**THE REQUEST:**
Of the lines below, count those containing the word "this". Reply with the number alone.
** BEGIN ROWS **
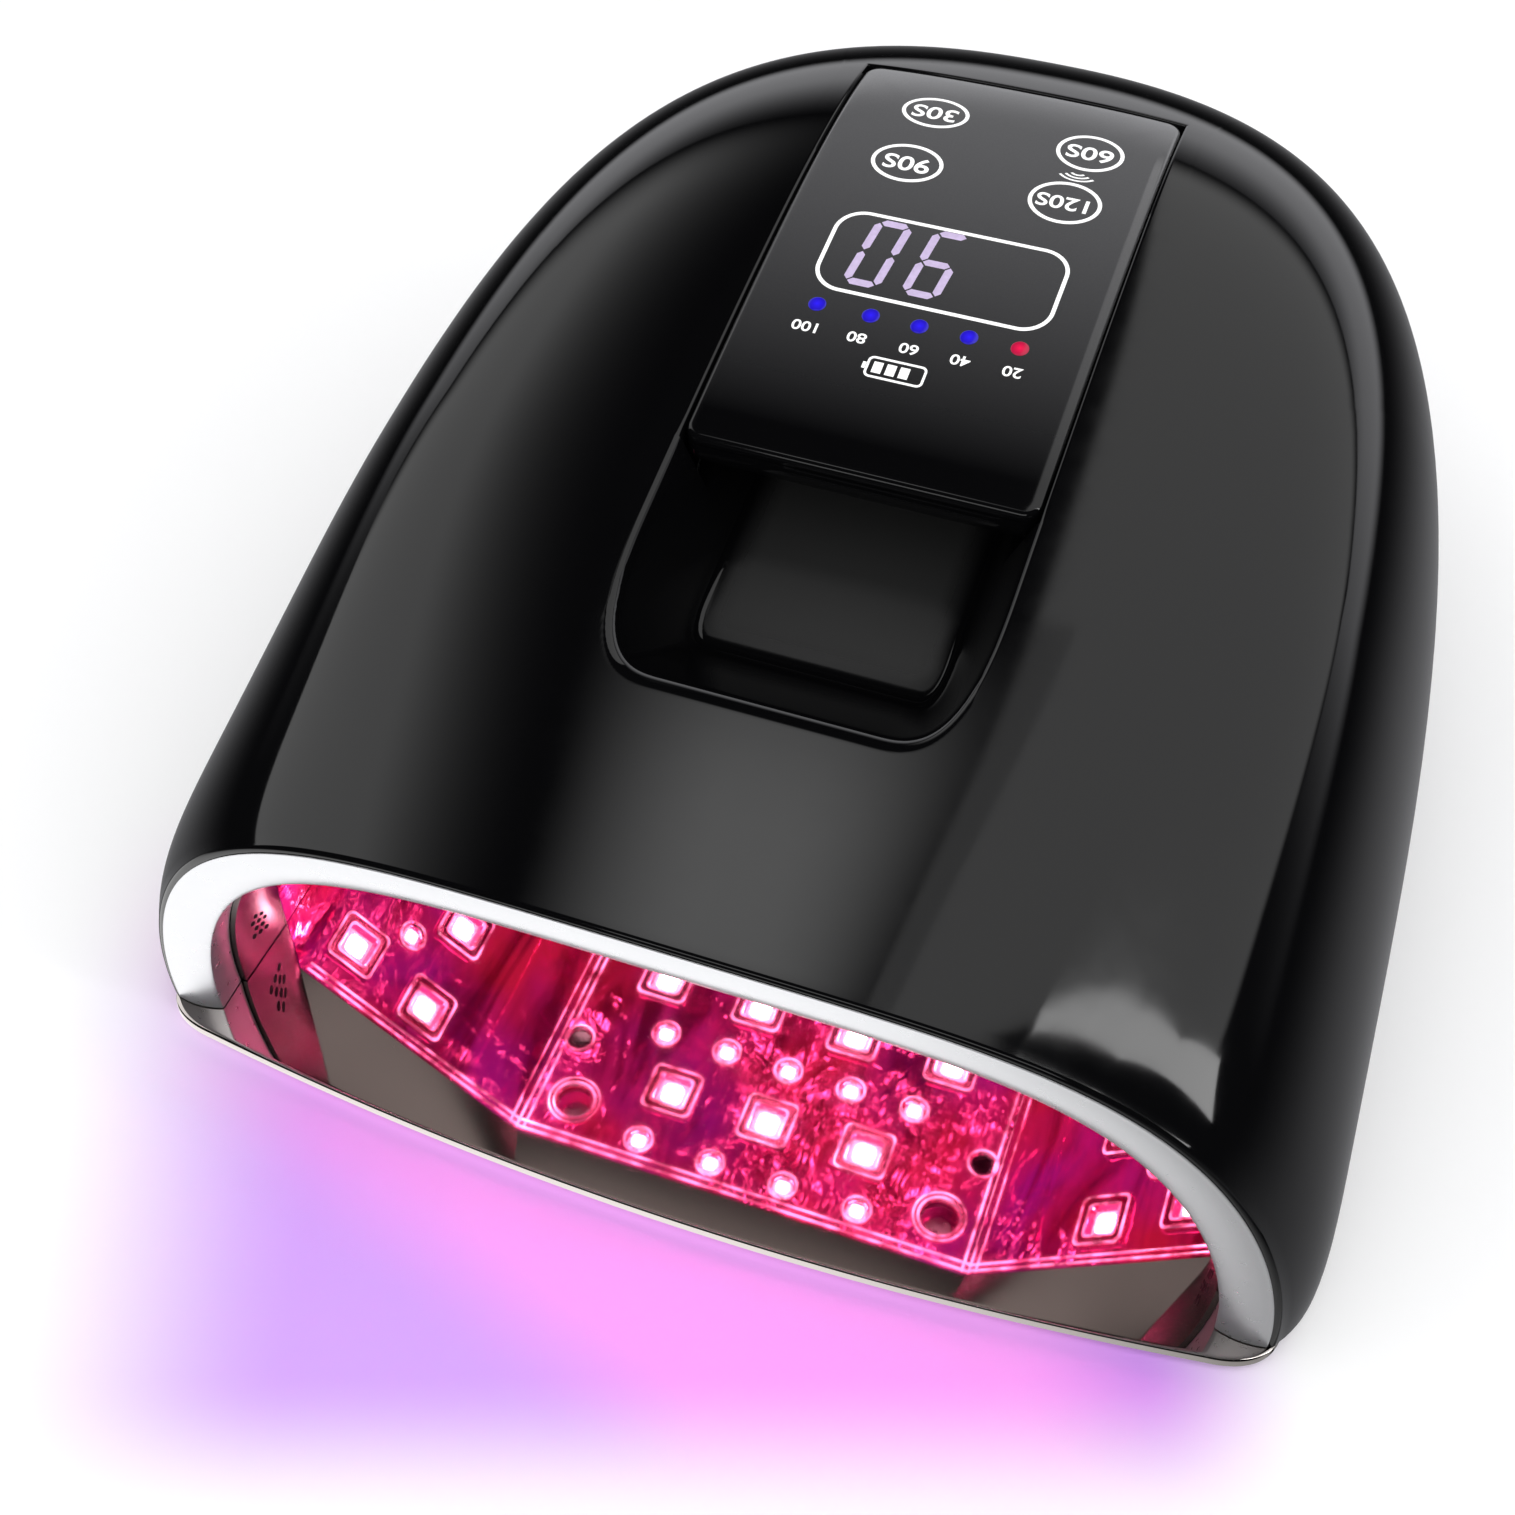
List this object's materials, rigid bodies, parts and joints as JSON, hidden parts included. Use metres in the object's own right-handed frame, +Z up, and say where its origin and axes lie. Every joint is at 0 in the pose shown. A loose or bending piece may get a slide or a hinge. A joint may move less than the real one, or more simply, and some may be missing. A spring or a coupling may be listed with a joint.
{
  "type": "uv led nail lamp",
  "caption": "Domed gloss-black nail lamp with an open front for the hand, mirror liner, timer panel on a carry handle and a steel base plate.",
  "frame": {"origin": "on the floor under the middle of the whole lamp", "axes": "+Z up, the hand opening faces -Y, +X is on the right of someone facing the opening"},
  "size_m": [0.2164, 0.2574, 0.1059],
  "materials": {
    "shell_black": "high-gloss moulded black ABS",
    "trim_silver": "satin chrome plated ABS",
    "inner_plastic": "moulded matt black ABS",
    "reflector": "vacuum-metallised plastic",
    "mirror_steel": "polished stainless steel",
    "led_board": "white solder mask on aluminium, LEDs lit",
    "sensor": "infra-red window, dark resin",
    "panel_gloss": "back-printed glossy acrylic",
    "circuit_board": "green solder mask",
    "rubber_pad": "matt black rubber",
    "magnet": "nickel-plated magnet",
    "screw_steel": "zinc-plated steel",
    "cell_sleeve": "steel can in a blue shrink sleeve",
    "light_pipe": "lit light pipe"
  },
  "bodies": {
    "base": {"base_plate": "mirror_steel", "foot_1": "rubber_pad", "foot_2": "rubber_pad", "foot_3": "rubber_pad", "foot_4": "rubber_pad"},
    "housing": {"top_shell": "shell_black", "handle_cup": "shell_black", "front_trim": "trim_silver", "bottom_frame": "inner_plastic", "entrance_hood": "reflector", "reflector_roof": "reflector", "reflector_left": "reflector", "reflector_right": "reflector", "reflector_rear": "reflector", "led_board_roof": "led_board", "led_board_left": "led_board", "led_board_right": "led_board", "sensor_left": "sensor", "sensor_right": "sensor", "control_deck": "inner_plastic", "control_panel": "panel_gloss", "touch_board": "circuit_board", "display_module": "inner_plastic", "battery_bracket": "inner_plastic", "main_board": "circuit_board", "dc_inlet": "inner_plastic", "power_switch": "inner_plastic", "magnet_1": "magnet", "chassis_screw_1": "screw_steel", "liner_screw_1": "screw_steel", "touch_spring_1": "screw_steel", "battery_cell_1": "cell_sleeve", "magnet_2": "magnet", "chassis_screw_2": "screw_steel", "liner_screw_2": "screw_steel", "touch_spring_2": "screw_steel", "battery_cell_2": "cell_sleeve", "magnet_3": "magnet", "chassis_screw_3": "screw_steel", "liner_screw_3": "screw_steel", "touch_spring_3": "screw_steel", "battery_cell_3": "cell_sleeve", "magnet_4": "magnet", "chassis_screw_4": "screw_steel", "liner_screw_4": "screw_steel", "touch_spring_4": "screw_steel", "battery_cell_4": "cell_sleeve", "battery_light_1": "light_pipe", "battery_light_2": "light_pipe", "battery_light_3": "light_pipe", "battery_light_4": "light_pipe", "battery_light_5": "light_pipe"},
    "rocker": {"power_rocker": "shell_black"}
  },
  "joints": [
    {"name": "lamp_lift", "type": "slide", "parent": "base", "child": "housing", "axis": [0, 0, 1], "range_m": [0, 0.06]},
    {"name": "power_rocker_tilt", "type": "hinge", "parent": "housing", "child": "rocker", "pos_m": [0.017, 0.1238, 0.024], "axis": [1, 0, 0], "range_deg": [0, 16.5]}
  ]
}
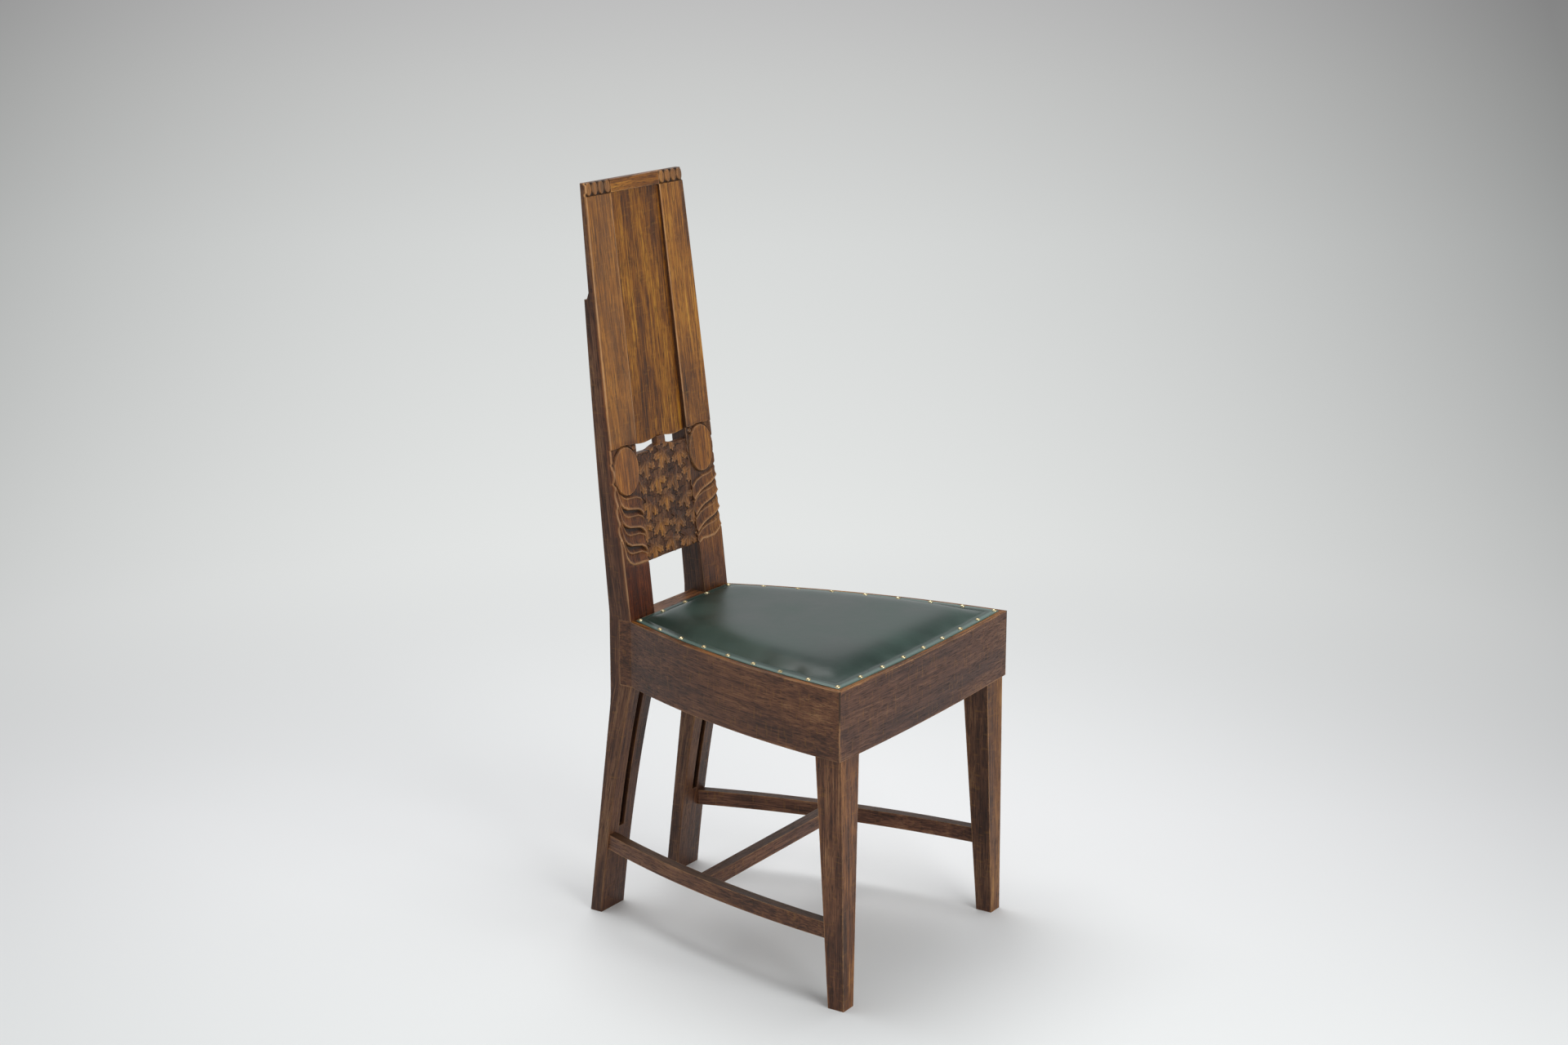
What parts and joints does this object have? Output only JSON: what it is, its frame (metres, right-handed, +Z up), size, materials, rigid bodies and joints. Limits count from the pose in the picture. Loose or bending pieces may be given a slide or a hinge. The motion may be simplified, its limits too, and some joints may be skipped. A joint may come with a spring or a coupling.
{
  "type": "wainscot chair",
  "caption": "High-backed oak side chair with close-set stiles round a tall narrow panel and a carved splat, a tapering nailed leather seat and bowed stretchers.",
  "frame": {"origin": "middle of the bounding box, on the floor", "axes": "+Z up, -Y the way the sitter faces, +X to the right of a person who stands in front of the chair and looks at it"},
  "size_m": [0.4554, 0.5114, 1.0824],
  "materials": {
    "oak_brown": "fumed oak, waxed, with worn edges",
    "oak_warm": "fumed oak, waxed, lighter and warmer",
    "oak_carved": "carved oak, waxed, dark in the hollows",
    "pale_wood": "unpolished beech",
    "screw_steel": "dull steel",
    "jute_webbing": "woven jute webbing",
    "jute_hessian": "woven hessian",
    "hair_stuffing": "matted hair",
    "green_leather": "smooth dark green hide, half gloss",
    "nail_brass": "aged brass"
  },
  "bodies": {
    "root": {"post_left": "oak_brown", "post_right": "oak_brown", "leg_front_left": "oak_brown", "leg_front_right": "oak_brown", "stretcher_left": "oak_brown", "stretcher_right": "oak_brown", "stretcher_cross": "oak_brown", "crest_rail": "oak_warm", "back_panel": "oak_warm", "carved_splat": "oak_carved", "seat_rail_front": "oak_brown", "seat_rail_rear": "oak_brown", "seat_rail_left": "oak_brown", "seat_rail_right": "oak_brown", "corner_block_front_left": "pale_wood", "corner_block_front_right": "pale_wood", "corner_block_rear_left": "pale_wood", "corner_block_rear_right": "pale_wood", "corner_block_screws": "screw_steel", "seat_webbing": "jute_webbing", "seat_hessian": "jute_hessian", "seat_stuffing": "hair_stuffing", "leather_cover": "green_leather", "brass_nails": "nail_brass"}
  },
  "joints": []
}
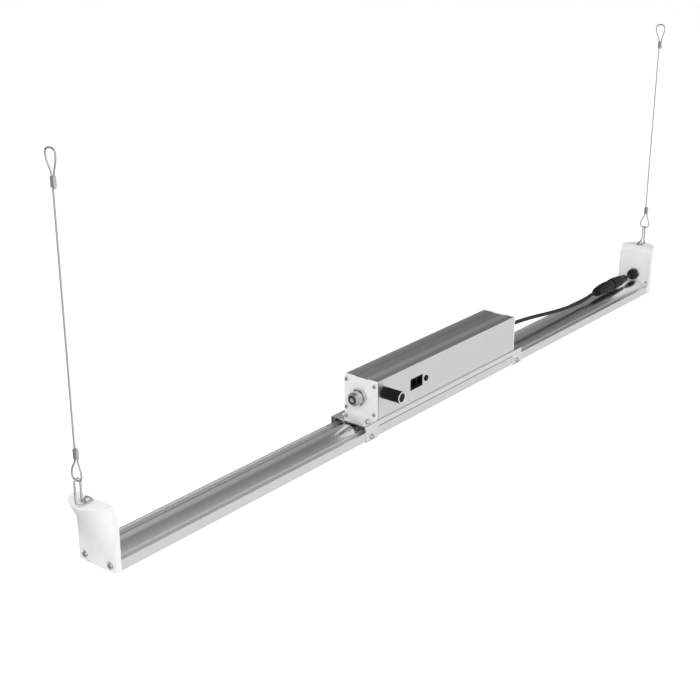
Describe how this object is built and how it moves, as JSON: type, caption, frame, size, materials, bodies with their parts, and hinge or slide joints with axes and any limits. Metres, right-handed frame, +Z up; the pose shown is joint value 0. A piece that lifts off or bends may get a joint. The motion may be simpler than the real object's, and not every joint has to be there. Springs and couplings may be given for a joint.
{
  "type": "LED grow light bar",
  "caption": "Long hanging LED grow light bar with a domed top, bowed end caps, a driver box on a long bracket, a dimmer knob, a cable with an in-line connector and looped steel hanging wires.",
  "frame": {"origin": "midway between the inner crowns of the top loops of the two suspension wires, where ceiling hooks pull", "axes": "+X along the bar from the mains gland's end towards the cable's end, +Y from the control side towards the back, +Z up"},
  "size_m": [1.25, 0.0863, 0.4442],
  "materials": {
    "bar_aluminium": "bright anodised",
    "bracket_sheet": "polished sheet",
    "driver_end": "satin",
    "cap_paint": "satin",
    "driver_shell": "anodised satin",
    "screw_steel": "bright zinc",
    "nickel": "nickel plated",
    "wire_rope": "stranded",
    "ferrule_metal": "crimped",
    "gasket_rubber": "matte",
    "black_nylon": "moulded",
    "cable_sheath": "matte",
    "knob_plastic": "moulded",
    "control_body": "moulded",
    "gold_contact": "plated",
    "clear_cover": "frosted plastic",
    "led_board": "solder mask",
    "led_phosphor": "cast silicone",
    "circuit_board": "solder mask",
    "ferrite": "sintered",
    "capacitor_sleeve": "sleeve"
  },
  "bodies": {
    "lamp": {"bar_extrusion": "bar_aluminium", "button_bezel": "nickel", "capacitors": "capacitor_sleeve", "circuit_board": "circuit_board", "connector_plug": "black_nylon", "connector_socket": "black_nylon", "control_jack": "control_body", "driver_bracket": "bracket_sheet", "driver_housing": "driver_shell", "driver_left_gasket": "gasket_rubber", "driver_left_plate": "driver_end", "driver_left_screws": "screw_steel", "driver_right_gasket": "gasket_rubber", "driver_right_plate": "driver_end", "driver_right_screws": "screw_steel", "jack_contacts": "gold_contact", "lamp_cable": "cable_sheath", "lamp_gland": "black_nylon", "lamp_gland_nut": "black_nylon", "led_board_left": "led_board", "led_board_right": "led_board", "led_packages": "led_phosphor", "left_bracket_screws": "screw_steel", "left_end_gasket": "gasket_rubber", "left_end_plate": "cap_paint", "left_end_screws": "screw_steel", "left_end_shell": "cap_paint", "left_hook": "screw_steel", "left_hook_fixing": "screw_steel", "left_plate_screws": "screw_steel", "lens_cover": "clear_cover", "mains_gland_body": "nickel", "mains_gland_lock_nut": "nickel", "mains_gland_nut": "nickel", "mains_gland_seal": "gasket_rubber", "output_cable": "cable_sheath", "output_gland": "black_nylon", "output_gland_nut": "black_nylon", "potentiometer": "control_body", "potentiometer_nut": "nickel", "right_bracket_screws": "screw_steel", "right_end_gasket": "gasket_rubber", "right_end_plate": "cap_paint", "right_end_screws": "screw_steel", "right_end_shell": "cap_paint", "right_hook": "screw_steel", "right_hook_fixing": "screw_steel", "right_plate_screws": "screw_steel", "transformer": "ferrite"},
    "left_suspension": {"left_wire": "wire_rope", "left_ferrules": "ferrule_metal"},
    "right_suspension": {"right_wire": "wire_rope", "right_ferrules": "ferrule_metal"},
    "dimmer": {"dimmer_knob": "knob_plastic", "dimmer_trim_ring": "nickel", "dimmer_shaft": "screw_steel"},
    "button": {"mode_button": "knob_plastic"},
    "coupling_ring": {"connector_ring": "black_nylon"}
  },
  "joints": [
    {"name": "left_wire_swing", "type": "hinge", "parent": "lamp", "child": "left_suspension", "pos_m": [-0.618, 0, -0.3357], "axis": [0, 1, 0], "range_deg": [-85, 85]},
    {"name": "right_wire_swing", "type": "hinge", "parent": "lamp", "child": "right_suspension", "pos_m": [0.618, 0, -0.3357], "axis": [0, 1, 0], "range_deg": [-85, 85]},
    {"name": "dimmer_knob_turn", "type": "hinge", "parent": "lamp", "child": "dimmer", "pos_m": [-0.14545, -0.04, -0.3857], "axis": [0, -1, 0], "range_deg": [-150, 150]},
    {"name": "mode_button_press", "type": "slide", "parent": "lamp", "child": "button", "axis": [0, 1, 0], "range_m": [0, 0.0012], "stiffness_N_per_m": 400, "springref_m": -0.001},
    {"name": "coupling_ring_turn", "type": "hinge", "parent": "lamp", "child": "coupling_ring", "pos_m": [0.518, 0, -0.4112], "axis": [1, 0, 0], "range_deg": [0, 90]}
  ]
}
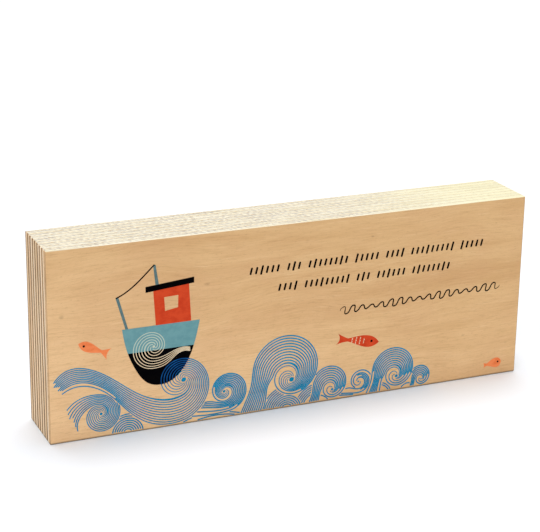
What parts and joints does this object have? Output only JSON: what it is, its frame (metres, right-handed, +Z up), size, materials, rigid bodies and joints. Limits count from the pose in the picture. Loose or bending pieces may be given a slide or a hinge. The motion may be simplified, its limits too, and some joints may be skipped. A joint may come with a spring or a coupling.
{
  "type": "plywood picture block",
  "caption": "Free-standing plywood block with a printed sea picture of a fishing boat, line waves and fish on its front face.",
  "frame": {"origin": "middle of the bottom of the block, on the surface that it stands on", "axes": "+X along the block to the right of the picture, +Y from the printed front to the back, +Z up"},
  "size_m": [0.184, 0.0241, 0.07],
  "materials": {
    "face_veneer": "sanded, unlacquered",
    "long_ply": "sawn edge",
    "cross_ply": "sawn edge",
    "glue": "hard resin line",
    "blue_ink": "thin matt print",
    "blue_on_black_ink": "thin matt print",
    "teal_ink": "thin matt print",
    "black_ink": "thin matt print",
    "red_ink": "thin matt print",
    "coral_ink": "thin matt print",
    "cream_ink": "thin matt print"
  },
  "bodies": {
    "root": {"front_veneer": "face_veneer", "ply_02_cross": "cross_ply", "ply_03_long": "long_ply", "ply_04_cross": "cross_ply", "ply_05_long": "long_ply", "ply_06_cross": "cross_ply", "ply_07_long": "long_ply", "ply_08_cross": "cross_ply", "ply_09_long": "long_ply", "ply_10_cross": "cross_ply", "ply_11_long": "long_ply", "ply_12_cross": "cross_ply", "ply_13_long": "long_ply", "ply_14_cross": "cross_ply", "ply_15_long": "long_ply", "ply_16_cross": "cross_ply", "back_veneer": "face_veneer", "glue_lines": "glue", "wave_1": "blue_ink", "wave_2": "blue_ink", "wave_3": "blue_ink", "wave_4": "blue_ink", "wave_5": "blue_ink", "wave_6": "blue_ink", "wave_7": "blue_ink", "wave_8": "blue_ink", "ripple_lines": "blue_ink", "wave_2_on_hull": "blue_on_black_ink", "hull_topside": "teal_ink", "mast": "teal_ink", "bow_post": "teal_ink", "hull_bottom": "black_ink", "cabin_roof": "black_ink", "stay_line": "black_ink", "fish_eyes": "black_ink", "caption_row_1": "black_ink", "caption_row_2": "black_ink", "caption_flourish": "black_ink", "cabin_wall": "red_ink", "fish_middle": "red_ink", "fish_left": "coral_ink", "fish_right": "coral_ink", "hull_curl": "cream_ink", "fish_scales": "cream_ink"}
  },
  "joints": []
}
** END ROWS **
**FULL SOLUTION:**
4